■ EXERCISE OBJECTIVE: Every line in the listing is to be echoed verbatim.

■ DATA LINES:
----

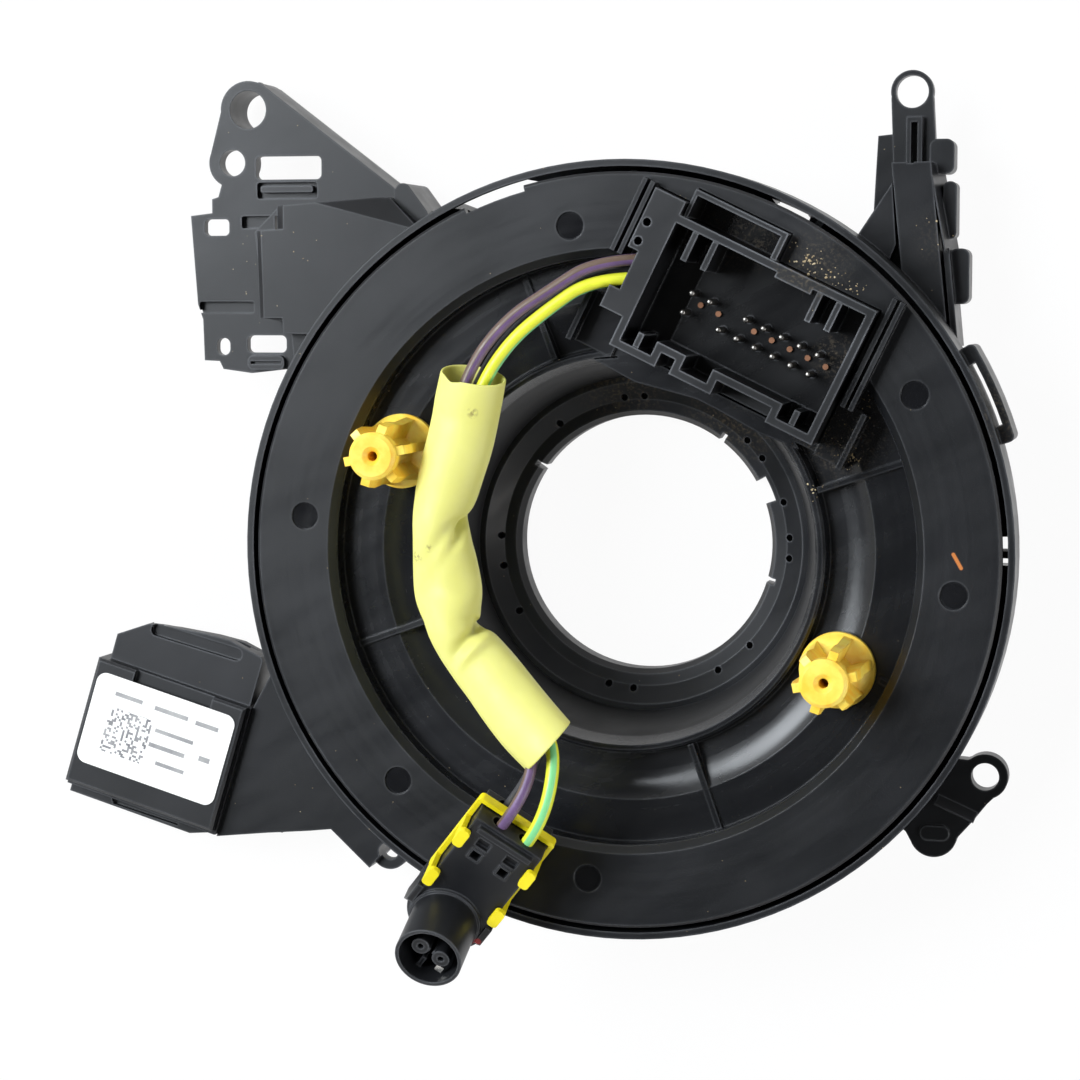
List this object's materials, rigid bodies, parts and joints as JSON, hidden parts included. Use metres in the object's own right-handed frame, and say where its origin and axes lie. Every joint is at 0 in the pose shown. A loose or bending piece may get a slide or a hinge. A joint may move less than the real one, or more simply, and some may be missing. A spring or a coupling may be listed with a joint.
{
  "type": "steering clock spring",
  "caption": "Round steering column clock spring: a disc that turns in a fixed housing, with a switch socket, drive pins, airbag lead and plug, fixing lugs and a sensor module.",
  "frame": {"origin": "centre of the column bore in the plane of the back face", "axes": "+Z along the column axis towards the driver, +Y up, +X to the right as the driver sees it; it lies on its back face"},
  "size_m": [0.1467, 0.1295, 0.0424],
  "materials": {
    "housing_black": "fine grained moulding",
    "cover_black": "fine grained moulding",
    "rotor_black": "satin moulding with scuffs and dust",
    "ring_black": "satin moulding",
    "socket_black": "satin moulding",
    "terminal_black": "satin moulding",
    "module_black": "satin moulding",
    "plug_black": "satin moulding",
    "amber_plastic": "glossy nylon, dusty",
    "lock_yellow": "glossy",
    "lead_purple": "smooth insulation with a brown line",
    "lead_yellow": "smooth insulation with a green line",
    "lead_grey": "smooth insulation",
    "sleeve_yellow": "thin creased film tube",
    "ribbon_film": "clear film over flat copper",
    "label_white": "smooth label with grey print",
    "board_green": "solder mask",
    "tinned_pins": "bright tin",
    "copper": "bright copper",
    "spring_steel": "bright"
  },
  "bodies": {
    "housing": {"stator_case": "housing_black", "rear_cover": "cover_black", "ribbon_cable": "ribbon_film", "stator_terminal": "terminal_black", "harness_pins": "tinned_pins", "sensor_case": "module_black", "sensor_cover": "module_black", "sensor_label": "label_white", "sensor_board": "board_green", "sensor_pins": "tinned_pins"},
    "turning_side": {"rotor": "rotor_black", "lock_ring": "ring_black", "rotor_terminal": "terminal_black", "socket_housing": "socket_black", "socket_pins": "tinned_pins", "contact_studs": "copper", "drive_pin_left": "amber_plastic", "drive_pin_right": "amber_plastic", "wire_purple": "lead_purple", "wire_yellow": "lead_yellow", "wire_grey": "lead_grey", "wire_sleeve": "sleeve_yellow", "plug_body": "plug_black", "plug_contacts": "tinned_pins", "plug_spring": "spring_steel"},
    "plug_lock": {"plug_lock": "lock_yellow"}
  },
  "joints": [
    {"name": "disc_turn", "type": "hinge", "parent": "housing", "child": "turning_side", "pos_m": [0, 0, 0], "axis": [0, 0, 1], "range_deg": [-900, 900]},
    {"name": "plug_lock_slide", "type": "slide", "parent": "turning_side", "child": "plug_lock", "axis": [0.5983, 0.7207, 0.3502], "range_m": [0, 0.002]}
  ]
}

----

■ PROBLEM SOLUTION:
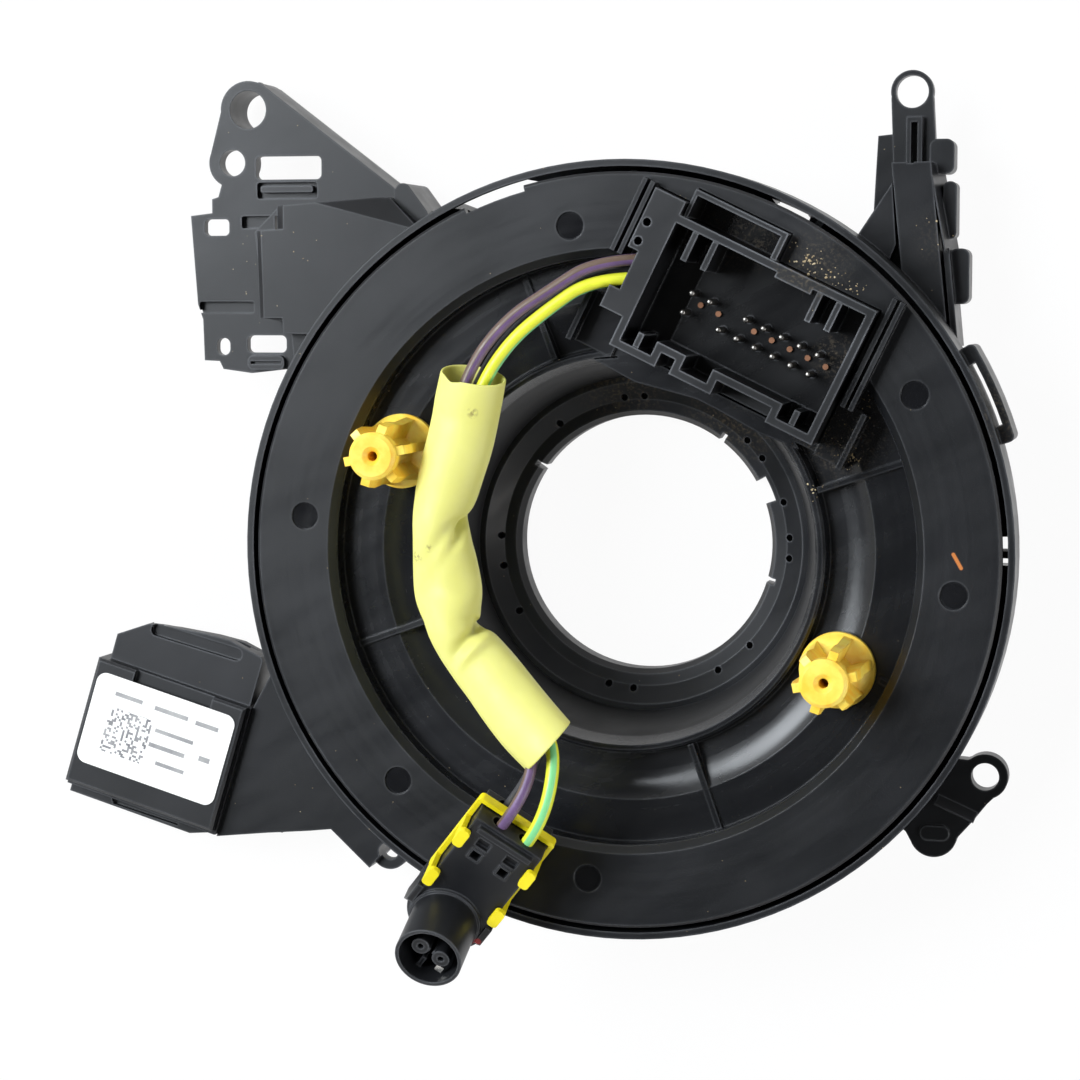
List this object's materials, rigid bodies, parts and joints as JSON, hidden parts included. Use metres in the object's own right-handed frame, and say where its origin and axes lie. Every joint is at 0 in the pose shown. A loose or bending piece may get a slide or a hinge. A joint may move less than the real one, or more simply, and some may be missing. A spring or a coupling may be listed with a joint.
{
  "type": "steering clock spring",
  "caption": "Round steering column clock spring: a disc that turns in a fixed housing, with a switch socket, drive pins, airbag lead and plug, fixing lugs and a sensor module.",
  "frame": {"origin": "centre of the column bore in the plane of the back face", "axes": "+Z along the column axis towards the driver, +Y up, +X to the right as the driver sees it; it lies on its back face"},
  "size_m": [0.1467, 0.1295, 0.0424],
  "materials": {
    "housing_black": "fine grained moulding",
    "cover_black": "fine grained moulding",
    "rotor_black": "satin moulding with scuffs and dust",
    "ring_black": "satin moulding",
    "socket_black": "satin moulding",
    "terminal_black": "satin moulding",
    "module_black": "satin moulding",
    "plug_black": "satin moulding",
    "amber_plastic": "glossy nylon, dusty",
    "lock_yellow": "glossy",
    "lead_purple": "smooth insulation with a brown line",
    "lead_yellow": "smooth insulation with a green line",
    "lead_grey": "smooth insulation",
    "sleeve_yellow": "thin creased film tube",
    "ribbon_film": "clear film over flat copper",
    "label_white": "smooth label with grey print",
    "board_green": "solder mask",
    "tinned_pins": "bright tin",
    "copper": "bright copper",
    "spring_steel": "bright"
  },
  "bodies": {
    "housing": {"stator_case": "housing_black", "rear_cover": "cover_black", "ribbon_cable": "ribbon_film", "stator_terminal": "terminal_black", "harness_pins": "tinned_pins", "sensor_case": "module_black", "sensor_cover": "module_black", "sensor_label": "label_white", "sensor_board": "board_green", "sensor_pins": "tinned_pins"},
    "turning_side": {"rotor": "rotor_black", "lock_ring": "ring_black", "rotor_terminal": "terminal_black", "socket_housing": "socket_black", "socket_pins": "tinned_pins", "contact_studs": "copper", "drive_pin_left": "amber_plastic", "drive_pin_right": "amber_plastic", "wire_purple": "lead_purple", "wire_yellow": "lead_yellow", "wire_grey": "lead_grey", "wire_sleeve": "sleeve_yellow", "plug_body": "plug_black", "plug_contacts": "tinned_pins", "plug_spring": "spring_steel"},
    "plug_lock": {"plug_lock": "lock_yellow"}
  },
  "joints": [
    {"name": "disc_turn", "type": "hinge", "parent": "housing", "child": "turning_side", "pos_m": [0, 0, 0], "axis": [0, 0, 1], "range_deg": [-900, 900]},
    {"name": "plug_lock_slide", "type": "slide", "parent": "turning_side", "child": "plug_lock", "axis": [0.5983, 0.7207, 0.3502], "range_m": [0, 0.002]}
  ]
}